BET and TV One have original shows like Being Mary Jane and The Real Husbands of Hollywood, awards shows unique to them, and documentary series' like Unsung. Tyler Perry, forever a controversial figure, has created a cluster of shows for Oprah Winfrey’s OWN network. And, hate it or love it, reality television is also part of black television's domain. Mona Scott-Young, as contentious a figure as Perry, almost monopolizes that space at VH1. The area carved out by Flavor of Love, Real Chance at Love, and For the Love of Ray J during the previous decade has been taken over by every Love & Hip-Hop variant. Back in the world of scripted programs, Power is so popular that Starz isn't quitting on shows after two seasons anymore, hence why we'll see it and Survivor's Remorse's third seasons later this year.

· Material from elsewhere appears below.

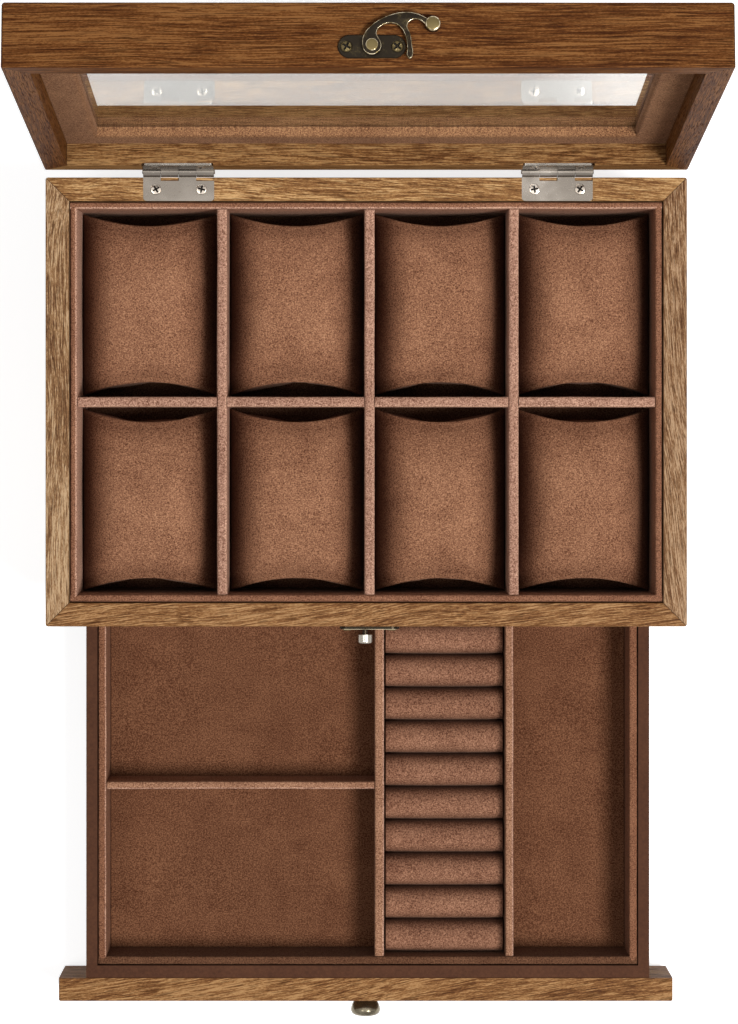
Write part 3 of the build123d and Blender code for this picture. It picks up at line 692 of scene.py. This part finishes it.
def pillowShape(low, high):
    look = pillows
    middle, half = (low + high) / 2, (high - low) / 2
    bm = bmesh.new()
    bmesh.ops.create_cube(bm, size=2)
    for axis, parts in enumerate(look["parts"]):
        cutInto(bm, axis, -1, 1, parts)
    crease = bm.edges.layers.float.new("crease_edge")
    paintedLight = bm.verts.layers.float.new("pileStands")
    hold = bm.verts.layers.float.new("seamHold")
    onEdge = look["onEdge"]
    seams = [edge for edge in bm.edges if all(abs(vert.co.y) > onEdge for vert in edge.verts)
             and all(abs(vert.co.z) > onEdge or abs(vert.co.x) > onEdge for vert in edge.verts)
             and (abs(edge.verts[0].co.z - edge.verts[1].co.z) < 1 - onEdge
                  or abs(edge.verts[0].co.x - edge.verts[1].co.x) < 1 - onEdge)]
    for edge in seams:
        edge[crease] = look["seamCrease"]
    sewn = {vert for edge in seams for vert in edge.verts}
    for vert in bm.verts:                       # the block is pressed to a pillow, pinched at its sides
        across, along, up = vert.co
        full = 1 - abs(across) ** look["fullness"]
        height = look["sideHeight"] / 2 + (half.z - look["sideHeight"] / 2) * full
        length = half.y - look["drawIn"] * (1 - across * across)
        rise = look["endShare"] + (1 - look["endShare"]) * (1 - along * along)
        vert.co = middle + Vector((across * half.x, along * length, up * height * rise))
        if vert in sewn:
            vert.co.y += math.copysign(look["seamOut"], along)
        else:
            vert.co += drift(vert.co / look["wobbleLength"]) * look["wobble"]
    # painted shade: darker toward the pillow's sides and its concave ends, where shade falls; the seam along
    # the ends is painted lighter, a painted highlight
    for vert in bm.verts:
        side = abs(vert.co.x - middle.x) / half.x
        end = (half.y - look["drawIn"] * (1 - side * side) - abs(vert.co.y - middle.y)) / look["endShade"]
        end = min(1, max(0, end))
        drop = min(1, max(0, (side - look["sideShade"]) / (1 - look["sideShade"])))
        vert[paintedLight] = (1 - drop ** look["sideFall"]) * (1 - look["endFall"] * (1 - end) ** 2)
        if vert in sewn:
            vert[hold] = 1
            vert[paintedLight] = look["seamShade"][0] - look["seamShade"][1] * drop
    bm.normal_update()
    return bm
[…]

By indulging black viewers, networks have created more options. But options don’t necessarily constitute a shift of paradigm. There’s a wealth of programming today, and Issa Rae’s Insecure and Donald Glover’s Atlanta will bring different perspectives on blackness in the future, but there’s still room for improvement and growth because tastes aren't universal. Not everyone related to The Cosby Show and A Different World. Some still can't get past black-ish's title. Some will always view Empire as top flight coonery. Black people are a mosaic, not a monolith, so no one person or show will reflect everyone. That's why even more of a variety is needed: the opinions are as diverse as the audience, itself.
Like black people, black television is large; it contains multitudes. It also continues to operate in waves in terms of show volume, but hopefully this leap on the bell curve levels off instead of plummeting again when the shot-callers decide "the people" are no longer interested. Perhaps that will create a future with a cornucopia of black television—great black television, to be exact.